▶ What you will do
Which lines hold the word "bodies"? Show each of them.

▶ Given information

»»

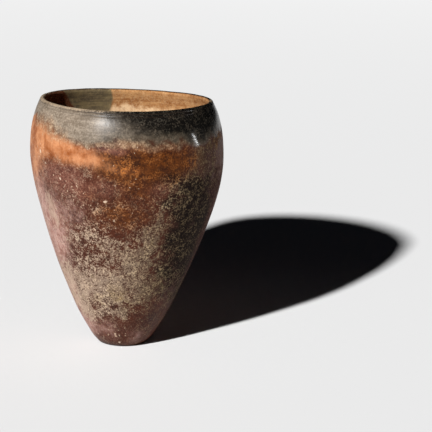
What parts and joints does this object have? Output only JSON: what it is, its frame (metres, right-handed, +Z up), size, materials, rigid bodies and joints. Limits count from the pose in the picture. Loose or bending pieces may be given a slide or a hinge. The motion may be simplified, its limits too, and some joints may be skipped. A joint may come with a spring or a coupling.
{
  "type": "black-topped redware jar",
  "caption": "Tall open-mouthed hand-built redware jar, tapering from a high shoulder to a small flat foot, with a smoke-blackened rim.",
  "frame": {"origin": "middle of the small flat foot the jar stands on", "axes": "+Z up through the mouth, -Y towards the weathered side the picture shows, +X to the right of that side"},
  "size_m": [0.1845, 0.1843, 0.2407],
  "materials": {
    "burnished_redware": "satin"
  },
  "bodies": {
    "root": {"jar": "burnished_redware"}
  },
  "joints": []
}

««

▶ Task answer
What parts and joints does this object have? Output only JSON: what it is, its frame (metres, right-handed, +Z up), size, materials, rigid bodies and joints. Limits count from the pose in the picture. Loose or bending pieces may be given a slide or a hinge. The motion may be simplified, its limits too, and some joints may be skipped. A joint may come with a spring or a coupling.
  "bodies": {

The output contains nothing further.